In full and without alteration, repeat the material.

### Source material

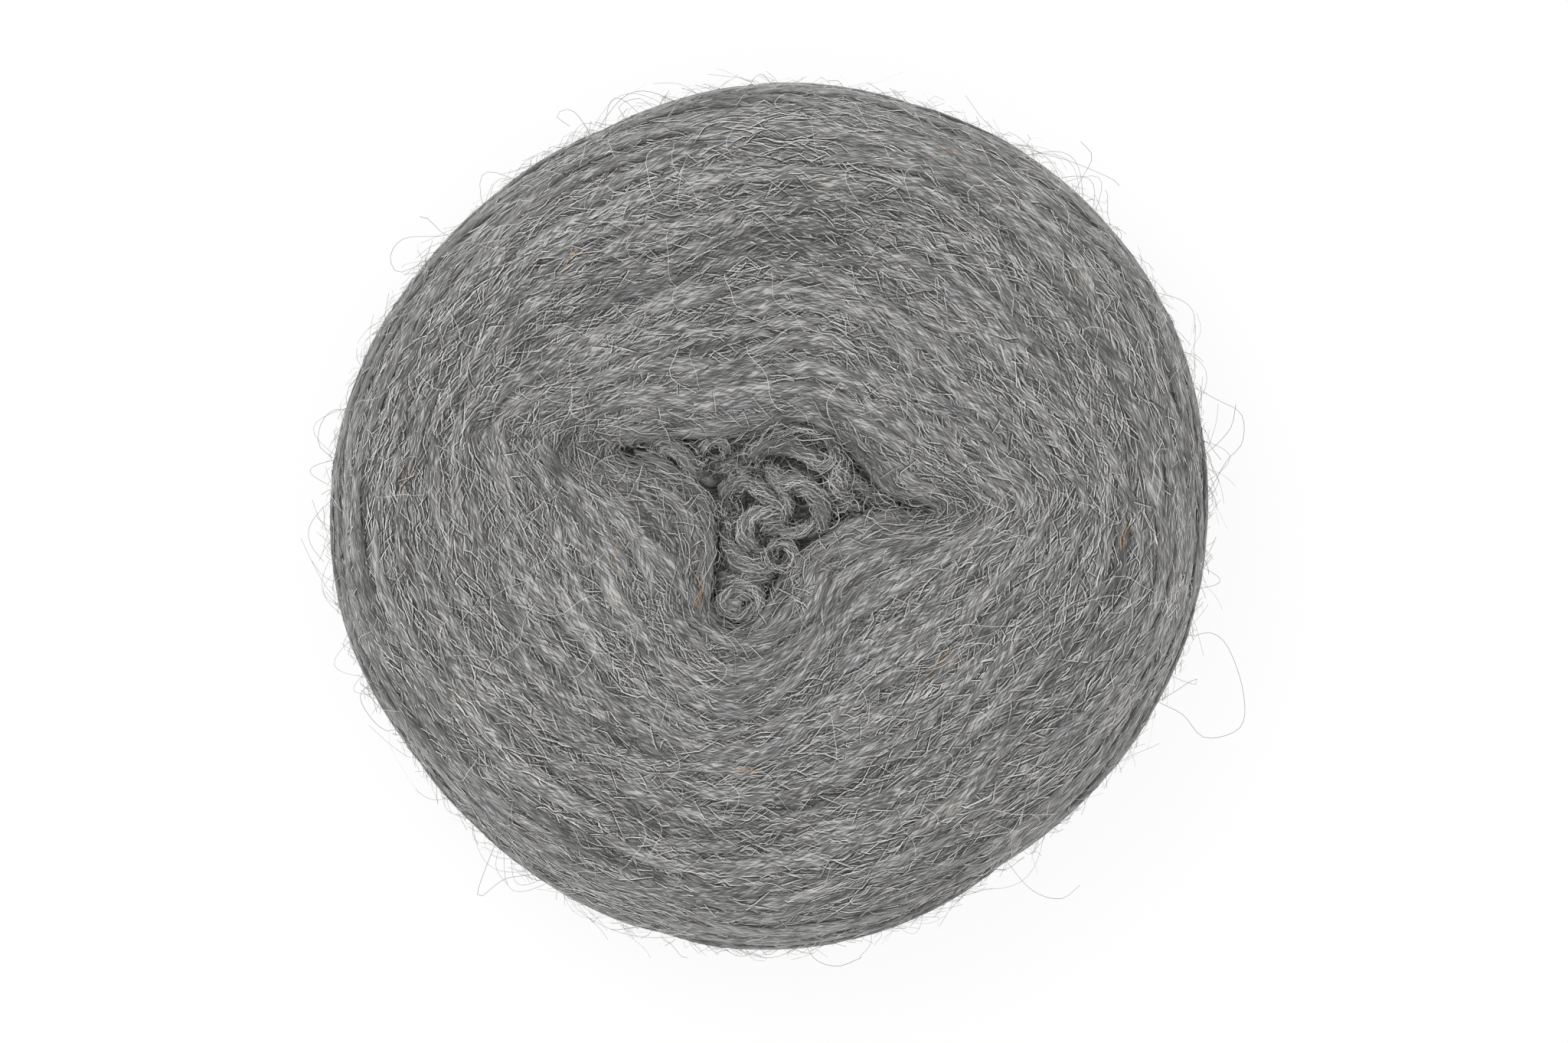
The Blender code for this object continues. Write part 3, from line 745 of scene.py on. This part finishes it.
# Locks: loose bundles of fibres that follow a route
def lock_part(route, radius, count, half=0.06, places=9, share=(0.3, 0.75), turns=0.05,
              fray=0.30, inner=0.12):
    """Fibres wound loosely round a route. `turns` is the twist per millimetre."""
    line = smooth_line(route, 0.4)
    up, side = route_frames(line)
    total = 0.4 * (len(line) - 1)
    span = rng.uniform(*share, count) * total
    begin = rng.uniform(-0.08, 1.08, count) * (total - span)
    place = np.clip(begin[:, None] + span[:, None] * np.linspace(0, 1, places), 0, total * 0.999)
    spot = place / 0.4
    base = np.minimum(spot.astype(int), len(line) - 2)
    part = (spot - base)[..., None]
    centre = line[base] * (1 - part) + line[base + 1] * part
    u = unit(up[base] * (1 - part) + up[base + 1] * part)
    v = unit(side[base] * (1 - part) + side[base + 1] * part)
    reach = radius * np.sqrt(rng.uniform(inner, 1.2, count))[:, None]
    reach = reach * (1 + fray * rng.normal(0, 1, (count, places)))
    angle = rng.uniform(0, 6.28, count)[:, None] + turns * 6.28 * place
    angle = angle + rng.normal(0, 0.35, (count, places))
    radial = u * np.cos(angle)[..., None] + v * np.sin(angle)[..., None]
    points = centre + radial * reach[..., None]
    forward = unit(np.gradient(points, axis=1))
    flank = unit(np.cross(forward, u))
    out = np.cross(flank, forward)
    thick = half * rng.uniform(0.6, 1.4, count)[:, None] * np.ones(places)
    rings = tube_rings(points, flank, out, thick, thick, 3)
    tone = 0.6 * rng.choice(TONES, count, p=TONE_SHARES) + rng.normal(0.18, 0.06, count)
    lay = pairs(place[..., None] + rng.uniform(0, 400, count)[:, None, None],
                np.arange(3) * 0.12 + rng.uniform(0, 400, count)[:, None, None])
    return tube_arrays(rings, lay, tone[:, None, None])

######

Written solution ->
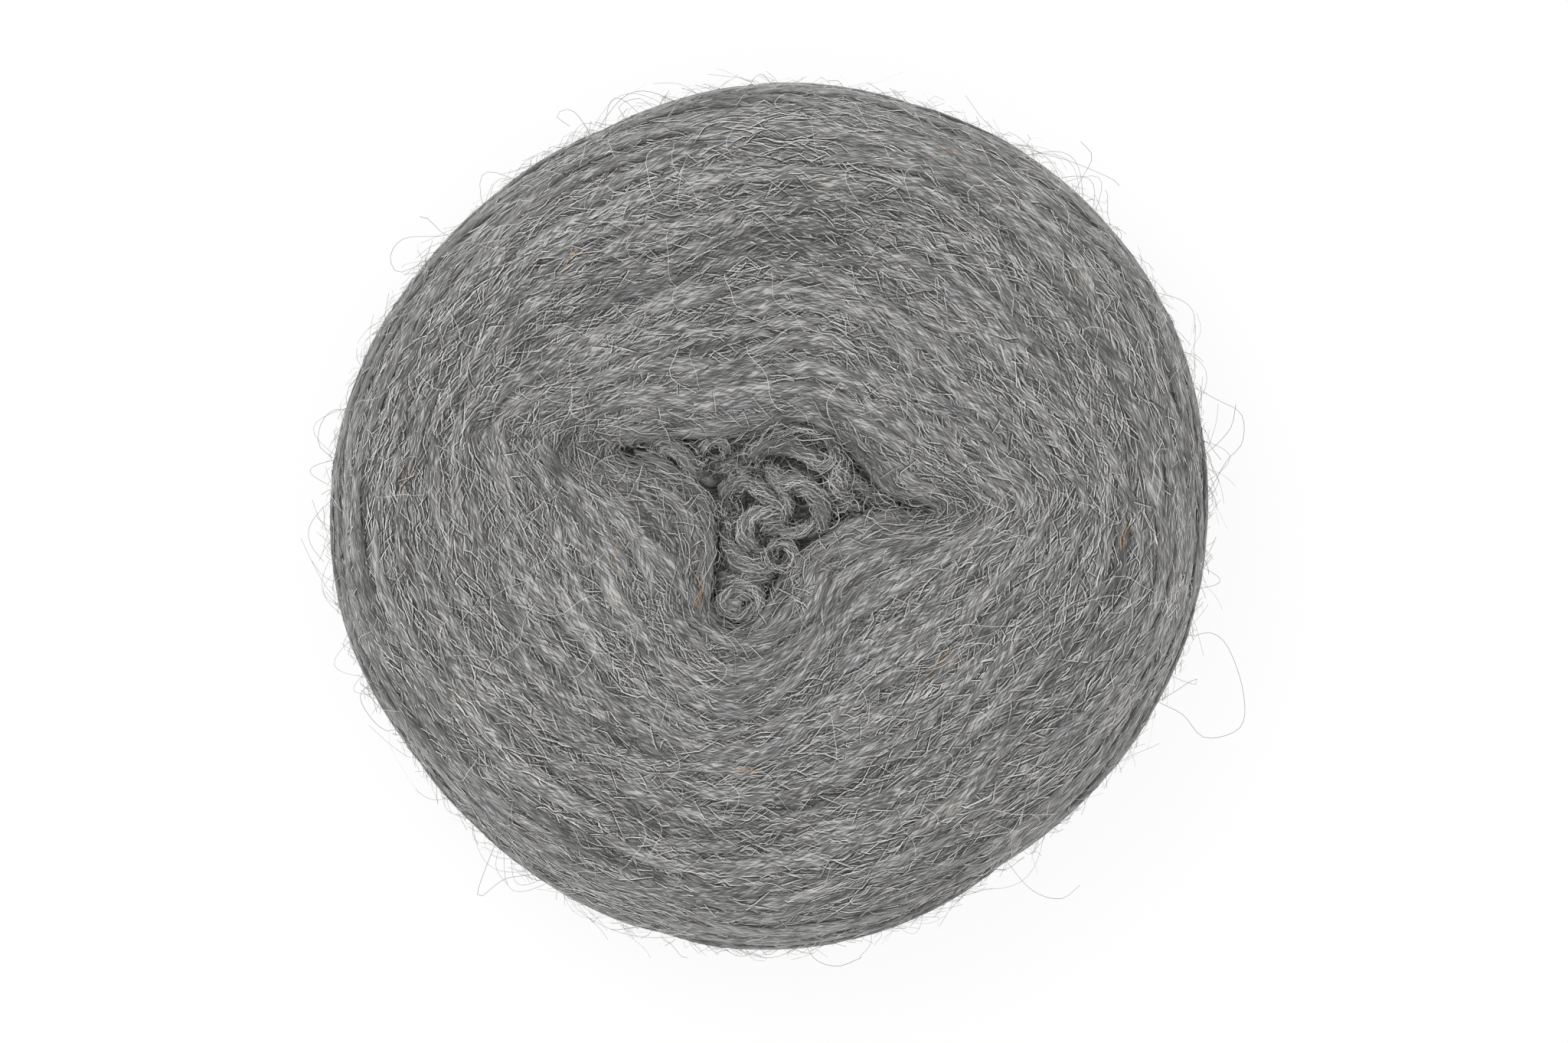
The Blender code for this object continues. Write part 3, from line 745 of scene.py on. This part finishes it.
# Locks: loose bundles of fibres that follow a route
def lock_part(route, radius, count, half=0.06, places=9, share=(0.3, 0.75), turns=0.05,
              fray=0.30, inner=0.12):
    """Fibres wound loosely round a route. `turns` is the twist per millimetre."""
    line = smooth_line(route, 0.4)
    up, side = route_frames(line)
    total = 0.4 * (len(line) - 1)
    span = rng.uniform(*share, count) * total
    begin = rng.uniform(-0.08, 1.08, count) * (total - span)
    place = np.clip(begin[:, None] + span[:, None] * np.linspace(0, 1, places), 0, total * 0.999)
    spot = place / 0.4
    base = np.minimum(spot.astype(int), len(line) - 2)
    part = (spot - base)[..., None]
    centre = line[base] * (1 - part) + line[base + 1] * part
    u = unit(up[base] * (1 - part) + up[base + 1] * part)
    v = unit(side[base] * (1 - part) + side[base + 1] * part)
    reach = radius * np.sqrt(rng.uniform(inner, 1.2, count))[:, None]
    reach = reach * (1 + fray * rng.normal(0, 1, (count, places)))
    angle = rng.uniform(0, 6.28, count)[:, None] + turns * 6.28 * place
    angle = angle + rng.normal(0, 0.35, (count, places))
    radial = u * np.cos(angle)[..., None] + v * np.sin(angle)[..., None]
    points = centre + radial * reach[..., None]
    forward = unit(np.gradient(points, axis=1))
    flank = unit(np.cross(forward, u))
    out = np.cross(flank, forward)
    thick = half * rng.uniform(0.6, 1.4, count)[:, None] * np.ones(places)
    rings = tube_rings(points, flank, out, thick, thick, 3)
    tone = 0.6 * rng.choice(TONES, count, p=TONE_SHARES) + rng.normal(0.18, 0.06, count)
    lay = pairs(place[..., None] + rng.uniform(0, 400, count)[:, None, None],
                np.arange(3) * 0.12 + rng.uniform(0, 400, count)[:, None, None])
    return tube_arrays(rings, lay, tone[:, None, None])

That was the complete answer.